We also have not taken into account the death tolls among the allies, the enemies and the civilian populace who had suffered just as much or worse. Then there were those who had since been relegated in the gray areas — the Filipino soldiers, the scouts and guerilla forces. The Philippines was an American colony at that time and Filipino soldiers were ordered to fight under the American flag by direct order of then American President Franklin D. Roosevelt. They were subjected to the same U.S. Articles of War and promised parity with their American comrades-in-Arms.

But hardly had WWII been won than our veterans felt the sting of unfair, discriminatory maneuvering on the part of the U.S. Congress, which passed a legislation that deemed their wartime service not to be considered “service in the military or national forces of the U.S. or any component thereof” in relation to any law of the U.S. conferring rights, privileges or benefits. With that single broad discriminatory sweep, the representatives of the American people negated the sufferings and lives lost by our countrymen in the defense of liberty championed by the mother country then, the U.S.A.

The stark reality of the Rescission Act of 1946 prompted our former soldiers to pick up the fight again and for more than six decades sacrificed and shed the same sweats and tears to right a wrong. Veterans’ movements cropped up for that purpose, among them the Equity Village based at the MacArthur Park in Los Angeles. It emerged out of a June 14, 1997 Flag Day Program, became news fodder because of hunger strikes and protest rallies and became the focal point for those advocating for the passage of the so-called Filipino Veterans Equity Act. Ultimately the issue was brought in proximity of U.S. legislators when a group of LA veterans-activists and supporters reached Washington, D.C. on September 9 by way of a 22-day Equity Caravan.
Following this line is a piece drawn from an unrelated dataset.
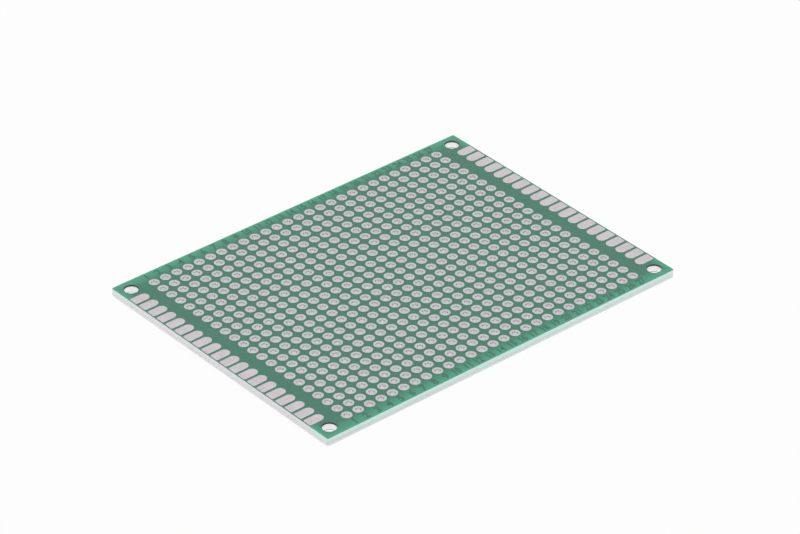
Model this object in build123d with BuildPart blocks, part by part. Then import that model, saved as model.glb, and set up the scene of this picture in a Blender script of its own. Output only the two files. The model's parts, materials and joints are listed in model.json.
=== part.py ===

The brave and the dead Because of the great numbers involved many of those who died in foreign battlegrounds have been left where they had fallen. About 125,000 of them have been interred in the 24 American military cemeteries located in other parts of the world. The largest of these overseas cemeteries, the 152-acre Manila American Cemetery and Memorial has the largest number of dead GIs of WWII. The total 17,201 graves are mostly those of US soldiers who died in operations in New Guinea and the Philippines, according to the American Battle Monuments Commission. Additionally, the cemetery has Tablets of the Missing containing 36,285 names.

It is said that America was forged in blood and tears and today Americans continue to bear the heavy burden of financing and dying in conflicts far away from home. One often wonders how a country that invest so much on its youth could bear to send them to undertake extreme hardships and risk the uncertainties inherent with armed hostilities.

On the other hand America’s leadership role in the democratic world naturally burdens it with the cross of moral ascendancy to help rein in a tumultuous world. It is true that this country is under no obligation to impose its gospel of righteousness to other people and nations. But ours is not a perfect world and someone has to shoulder the thankless job of delivering the message that another Auschwitzes and Buchenwalds and Rwandas are not tolerated on planet earth.

In a free regime the facts at times get fuzzy amid angry rhetoric fostered by intense partisanship. But warfare is and has always been defined by belligerency – bloody, expensive and messy. Good leadership requires, among others, resolute judgment not prone to baling out at the first signs that things are not going to be rosy.

Naysayers should not be allowed to detract from the fact that the Nazis, the Talibans and the Al Queda no longer reign supreme. Much has changed and changes are for the better. The Iraqis are on their own and the Afghans will soon have their place in the sun. Should they choose to relapse to the old ways, at least they had been offered the option of a better deal.